- Publisher: Durell Software
- Designer: Clive Townsend
- Programmers: Clive Townsend Branko Spoljaric (C64)
- Platforms: ZX Spectrum, Commodore 64, Amstrad CPC, Commodore 16, Plus/4 Enhanced version iOS, Android, Switch, Windows
- Release: 1985: Original 2017: Enhanced version
- Genres: Action-adventure, stealth
- Mode: Single-player

= Saboteur (1985 video game) =

Saboteur! is a stealth action-adventure game created by Clive Townsend and published by Durell Software in 1985 for several 8-bit home computer formats.

In 2017, Clive Townsend, in association with realtech VR, released an enhanced version of Saboteur! for PC, iOS and Android devices. The game was released in November 2018 for Nintendo Switch.

==Gameplay==
The player is set in the role of an anonymous ninja, tasked with getting into a warehouse to steal a floppy disk which has the names of rebel leaders on it. The player must navigate through the complex of rooms (consisting of the warehouse, dark tunnels and the secret command centre) to find the disk and escape. The player has an energy bar which is depleted by falling too far, crouching under water or being attacked. If the energy bar is completely depleted or if time runs out, the game ends. The bar can be replenished by standing still and resting in a safe area.

The saboteur can crouch, climb ladders, run and attack enemies by punching and drop-kicking them. He begins with a single shuriken as a weapon and can also utilise improvised weapons (such as bricks and pieces of pipe) found in rubbish piles and boxes around the warehouse. The warehouse contains many security systems the player will need to defeat or avoid. These include guards (who can use hand to hand combat and guns) who stand still and will chase and attack the saboteur if they see him or if he makes too much sound. The guards are assisted by guard dogs and automatic gun emplacements.

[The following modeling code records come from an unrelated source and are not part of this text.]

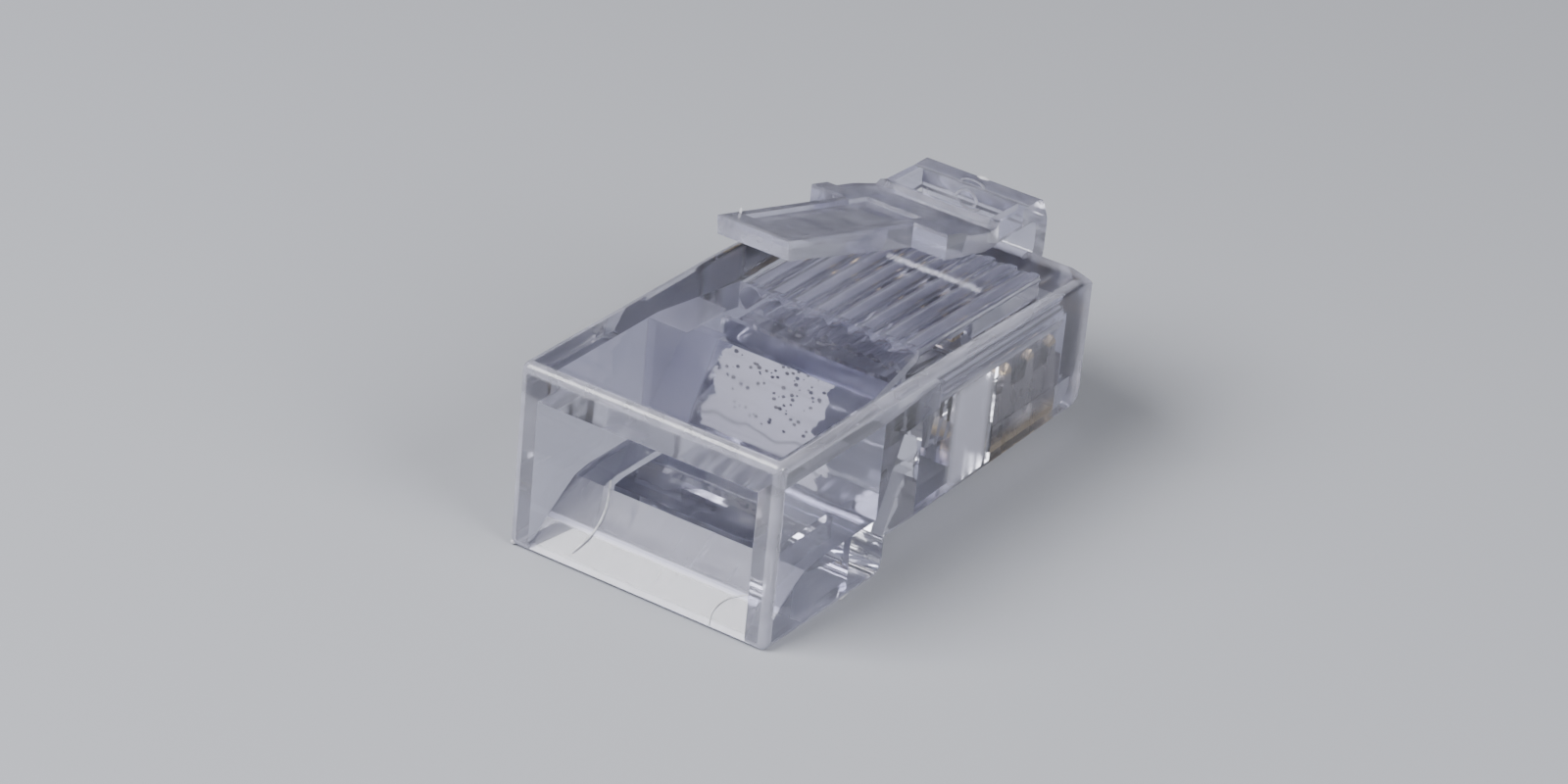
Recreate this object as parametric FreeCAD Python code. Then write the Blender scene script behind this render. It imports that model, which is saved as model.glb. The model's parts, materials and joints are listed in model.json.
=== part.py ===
import FreeCAD, Part

import math
import os

# An eight-position modular plug for round network cable, as it leaves the moulding and
# contact-loading machines: open cable entry, no wires, contacts still standing proud.
# Millimetres. X runs across the plug, +Y is the way it goes into a jack, +Z is up with the
# latch on top. The origin is under the middle of the whole plug, level with its underside.
# "Station" is the distance forward from the rear face. "Setback" is the distance back from
# the nose face.

# Housing envelope
plug_length = 21.6         # rear face to nose face
plug_width = 11.68
rear_height = 7.75         # underside of the thick rear part to the top face
rear_length = 7.83         # thick rear part, before the step up to the nose
step_height = 1.5          # nose underside above the rear underside, at the step
nose_rise = 0.23           # the underside rises this much more towards the nose face
nose_fall = 0.3            # the top face falls this much towards the nose face
nose_fall_setback = 9.5    # the fall starts this far behind the nose face
edge_round = 0.35          # moulded rounding on the outer edges
toe_round = 0.7            # lower front edges of the step and of the nose
comb_proud = 0.1           # the comb of contact ribs stands this far below the nose underside
comb_margin = 0.6          # the comb begins this far behind the contacts
nose_corner_width = 1.4    # lead-in cut off each upper corner of the nose
nose_corner_length = 1.4
nose_corner_height = 0.45

# Cable cavity
side_wall = 0.93           # at the cable entry
top_wall = 1.35
mouth_lip = 0.12           # thickness of the floor at the rear face
mouth_ridge_station = 1.2  # the steep part of the mouth ends in a crease here
mouth_ridge_height = 1.2
mouth_shelf_station = 2.75
mouth_shelf_height = 2.2
cavity_floor = 2.35
cavity_floor_station = 3.6
cavity_end = 7.4           # station where the floor turns up and the sides close in
wall_run = 1.6             # length of the sloping end wall
wire_floor = 5.3           # floor of the flat passage for the loose wires
wire_passage = 2.7         # length of that passage

# Wire channels
contact_count = 8
contact_pitch = 1.02
channel_setback = 1.2      # nose face to the blind ends of the channels
channel_diameter = 1.0
channel_join = 0.5         # height of the slot that joins neighbouring channels
channel_roof = 0.1         # the channels lie this far below the ceiling of the passage

# Strain-relief bars, held by their front edge until the plug is crimped
bar_half_width = 3.3
bar_slit = 0.28
bar_tip = 3.05             # station of the free rear edge
bar_tip_underside = 1.5
bar_root = 6.5
bar_root_underside = 0.8
bar_pocket_round = 0.5     # corner of the pocket under the bar's root
wire_bar_half_width = 4.1
wire_bar_start = 1.85      # free edge ahead of the end wall's top
wire_bar_tip_underside = 3.9
wire_bar_margin = 2.1      # root behind the contacts
wire_bar_root_underside = 3.5

# Contacts
blade_thickness = 0.32
blade_setback = 0.8        # nose face to the front edge of a contact
blade_length = 4.8
blade_proud = 0.35         # stands this far below the comb before crimping
blade_tip_height = 5.1
blade_shoulder_height = 4.0
blade_tine_count = 3
blade_tine_width = 0.62
blade_tine_taper = 0.25    # share of the width that a tine loses below its point
blade_foot_round = 0.45
blade_clearance = 0.02     # on each side of a blade in its slot
comb_slot_width = 0.58     # wider stretch for the wires of the jack
comb_slot_depth = 1.3

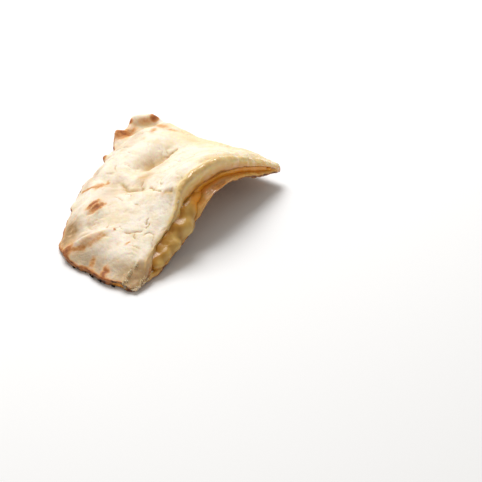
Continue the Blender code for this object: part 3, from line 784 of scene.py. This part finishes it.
def paintBread(bread, facts):
    places, where, blurs = facts["places"], crust["masks"], crust["blurs"]
    p, behind, isUpper = facts["p"], facts["behind"], facts["isUpper"]
    patches = facts["patches"] = grain(places, crust["patchSize"], 31)
    spots = facts["spots"] = grain(places, crust["spotSize"], 32)
    wavy = waver(waver(places[:, :2], places, *crust["spotWaver"]), places, *crust["fineWaver"])
    onTop = mask(where["onTop"], facts) * isUpper
    blurredLip = behind + blurs["lip"] * spots
    toast = toastBread(facts, wavy, onTop)

    # painted shade: the hollows and the shaded spots turn yellow-brown; along the lip, where fat lay, the
    # dough is yellow-brown too
    ochre = np.zeros(len(places))
    for rounds, low, high, strength in crust["hollowShadeOchre"]:
        ochre = np.maximum(ochre, strength * smoothStep(low, high, concavity(bread, rounds)))
    ochre *= onTop * mask(where["ochre"], facts)
    ochre = np.maximum(ochre, strongestSpot(wavy, crust["shadeSpots"]) * onTop)
    greasyLip = sum(share * mask(where[name], facts) for name, share in crust["greasyOchre"].items())
    greasyLip *= mask(where["greasyLip"], facts, behind=blurredLip)
    ochre = np.maximum(ochre, greasyLip * onTop)
    tanAndShade = strongestSpot(wavy, crust["tanAndShadeSpots"]) * (1 + crust["tanPatches"] * patches)
    # painted shade: the upper layer darkens to tan as it bends down to its lip near the front end
    tanAndShade = np.maximum(tanAndShade, crust["lipShadeTan"] * mask(where["tanLip"], facts)) * onTop

    # painted shade: the crevice at the front end of the lip is darkened in the toast colours
    crevice = mask(where["crevice"], facts) * isUpper
    crevice *= mask(where["creviceEnd"], facts, p=p + blurs["creviceEnd"] * spots)
    toast = np.maximum(toast, crust["creviceShade"] * crevice)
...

Saboteur! also has a difficulty level selection that can be chosen before a game begins. The chosen difficulty level determines how many guards are on watch, how much time the saboteur has to complete his mission, and how easy the route to the disk and helicopter will be (i.e. how many security doors on the way are locked and will need to be opened in some way).

==Development==
Saboteur! was based on routines and ideas from Clive Townsend's Death Pit, a game that was cancelled before development on Saboteur started. The prototype for Death Pit has been recovered and made available at World of Spectrum.

==Reception==

CRASH noted the sound, and the range of movements available, and concluded it is "one of the better releases on the Spectrum this year". C+VG said it was "a winner". The game was also voted number 55 in the Your Sinclair Official Top 100 Games of All Time.

Review scores
| Publication | Score |
|---|---|
| Crash | 93% |
| Computer and Video Games | 37/40 |
| Sinclair User | 5/5 |
| Your Sinclair | 9/10 |
| Computer Gamer | 19/20 |

Awards
| Publication | Award |
|---|---|
| Your Sinclair | Megagame |
| Crash | Smash |

==Legacy==
The game was followed by Saboteur II: Avenging Angel in 1987.

Several developers worked on a third game (names such as Saboteur 3, Sabot3ur and Saboteur 3D), none of which were ever released.

Unofficial Saboteur games were also created by fans.

The official Saboteur! remake was launched by Clive Townsend in December 2015, and contains an extended map, plot, and gameplay. The game can be played online, and contains the original Spectrum and C64 gameplay and graphics.